# EXERCISE DIRECTIONS
Repeat the listing below word for word, stopping after the line that contains "out in front.".
** start INFORMATION SUPPLIED **
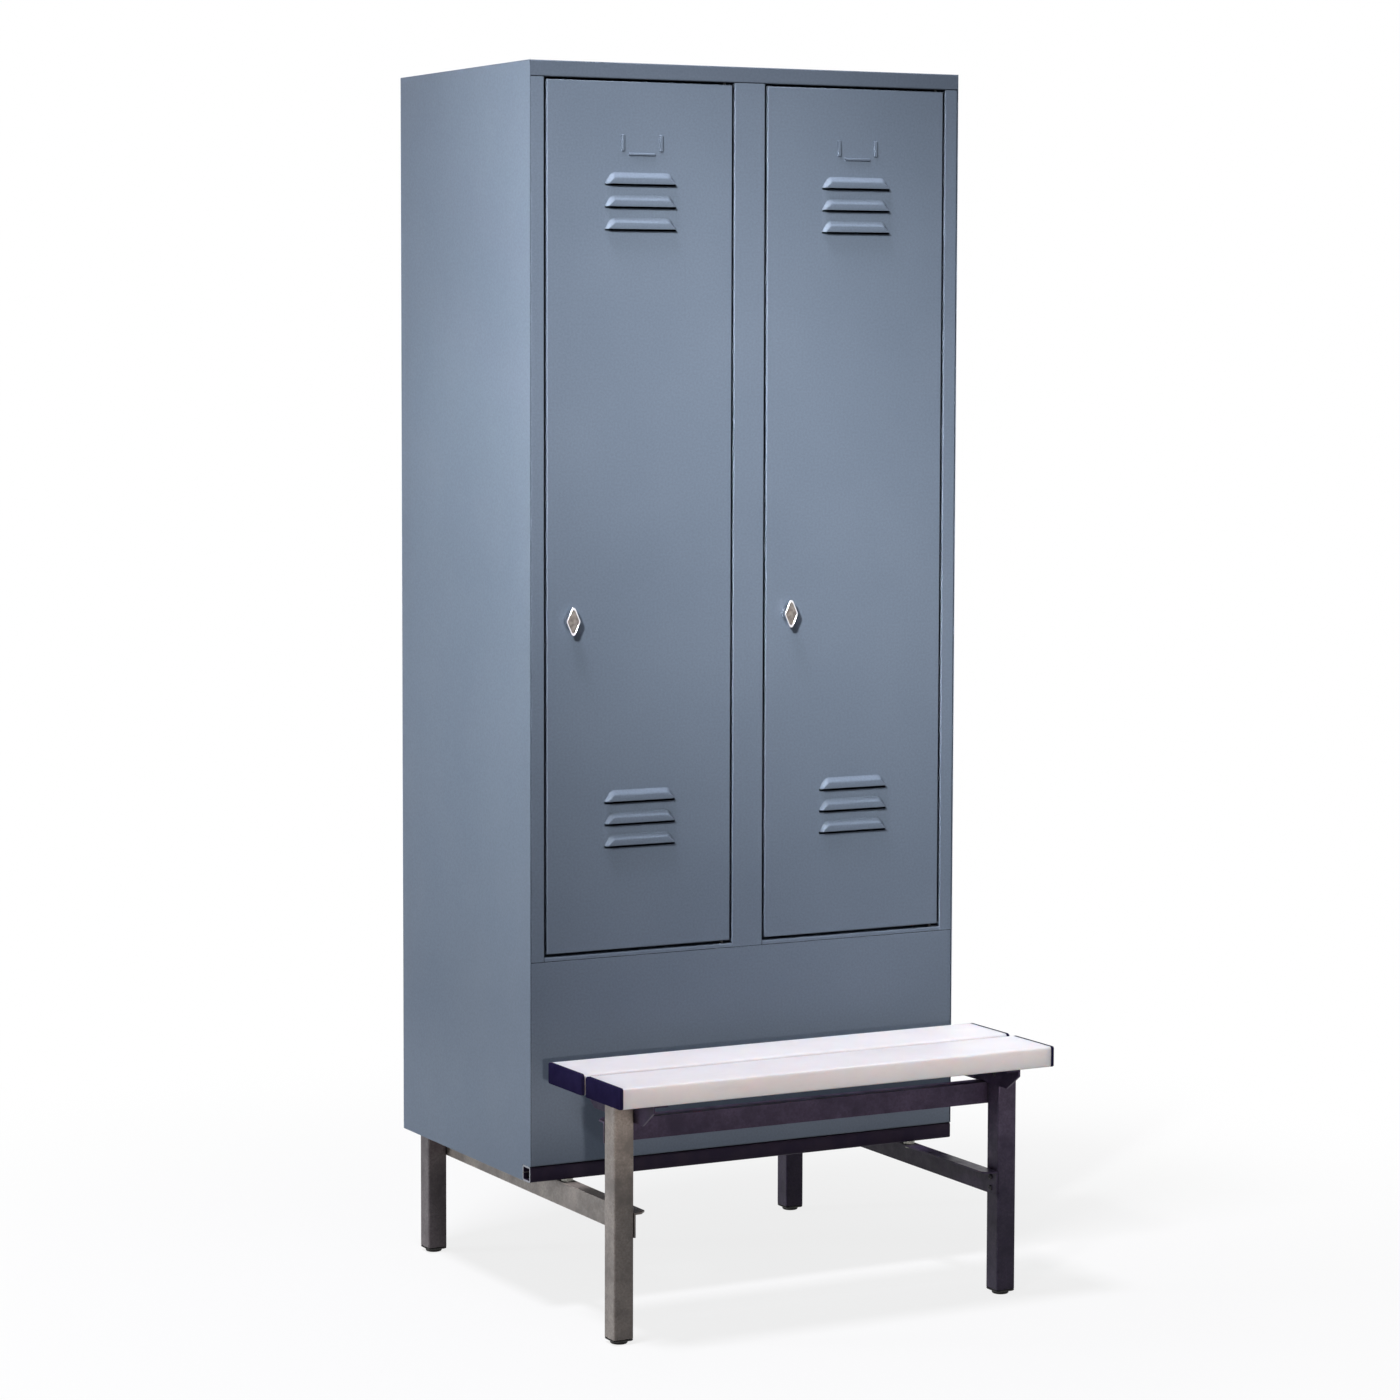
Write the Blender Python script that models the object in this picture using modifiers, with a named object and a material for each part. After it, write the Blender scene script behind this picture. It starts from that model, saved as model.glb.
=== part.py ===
"""Steel locker with two compartments, standing on a tube underframe with a bench built out in front.

Metres, +Z up. The origin is on the floor under the middle of the overall box, the doors face -Y and
+X is to the right of someone who faces them. Both doors hang on pivot pins at their right edges.
"""
import math

import bmesh
import bpy
from mathutils import Matrix, Vector

# Overall form
BODY_WIDTH = 0.810
BODY_DEPTH = 0.500
TOTAL_HEIGHT = 2.040
SEAT_REACH = 0.315
SEAT_HEIGHT = 0.428
FRAME_HEIGHT = 0.211
FIT = 0.0003
OVERRUN = 0.002

# Sheet metal of the body
SHEET = 0.0012
FOLD_RADIUS = 0.0020
SEAM = 0.0005
SIDE_STILE = 0.026
CENTRE_STILE = 0.058
STILE_RETURN = 0.007
HEAD_HEIGHT = 0.026
FLOOR_HEIGHT = 0.587
FLOOR_EDGE = 0.0065
TOP_FLANGE = 0.015
BACK_FLANGE = 0.012
FRONT_PANEL_DEPTH = 0.015
PANEL_LIP = 0.010
SHELF_DEPTH = 0.020
SHELF_DROP = 0.280
SHELF_LIP = 0.008
SHELF_SETBACK = 0.006
BASE_RAIL_HEIGHT = 0.0266
BASE_RAIL_DEPTH = 0.0280
BASE_RAIL_WALL = 0.0020
BASE_RAIL_ROUND = 0.0035
BASE_RAIL_LIP = 0.0065
BASE_RAIL_RECESS = 0.0010

# Doors and their pivots
DOOR_THICKNESS = 0.016
DOOR_GAP = 0.004
DOOR_LIP = 0.012
PIVOT_INSET = 0.012
ROD_RADIUS = 0.003
COLLAR_RADIUS = 0.0060
COLLAR_HEIGHT = 0.010
ROD_REACH = 0.0045
STIFFENER_WIDTH = 0.050
STIFFENER_FLANGE = 0.012
STIFFENER_EDGE = 0.034
STOP_GAP = 0.0015
STOP_WIDTH = 0.012
STOP_LAP = 0.007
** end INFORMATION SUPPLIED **
# COMPLETED TASK
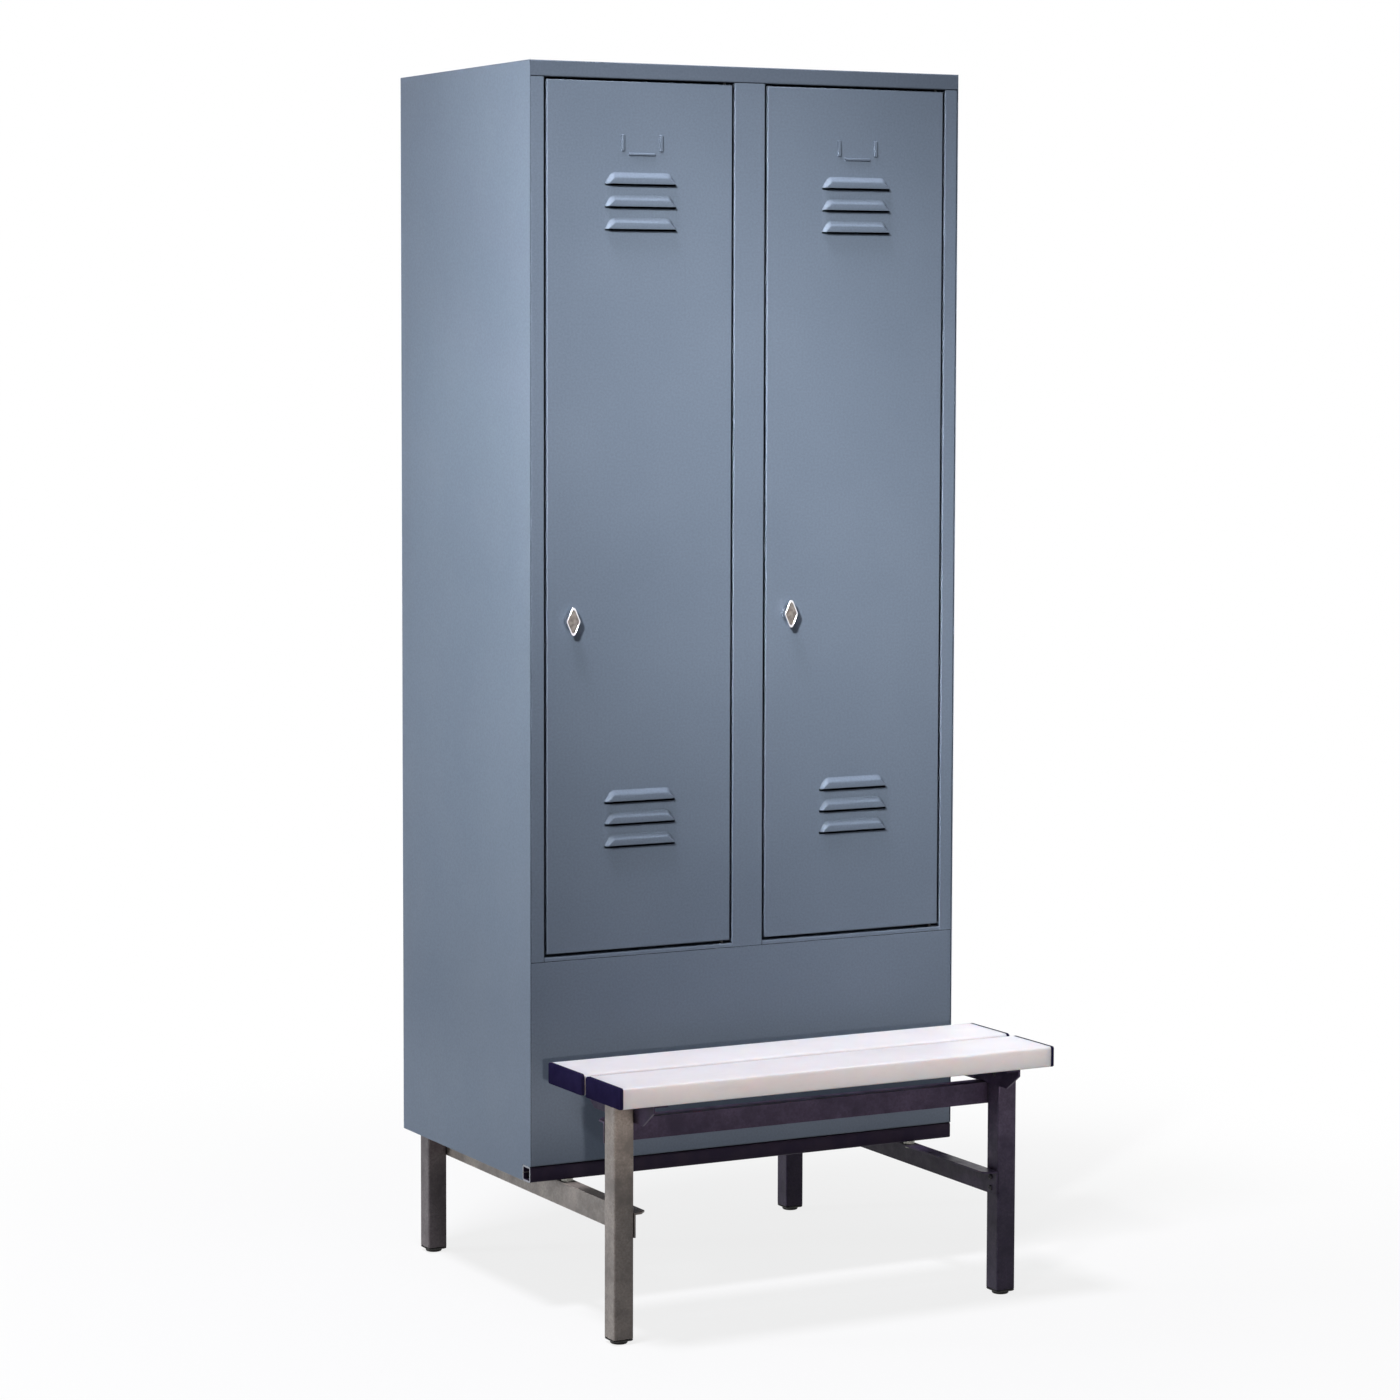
Write the Blender Python script that models the object in this picture using modifiers, with a named object and a material for each part. After it, write the Blender scene script behind this picture. It starts from that model, saved as model.glb.
=== part.py ===
"""Steel locker with two compartments, standing on a tube underframe with a bench built out in front.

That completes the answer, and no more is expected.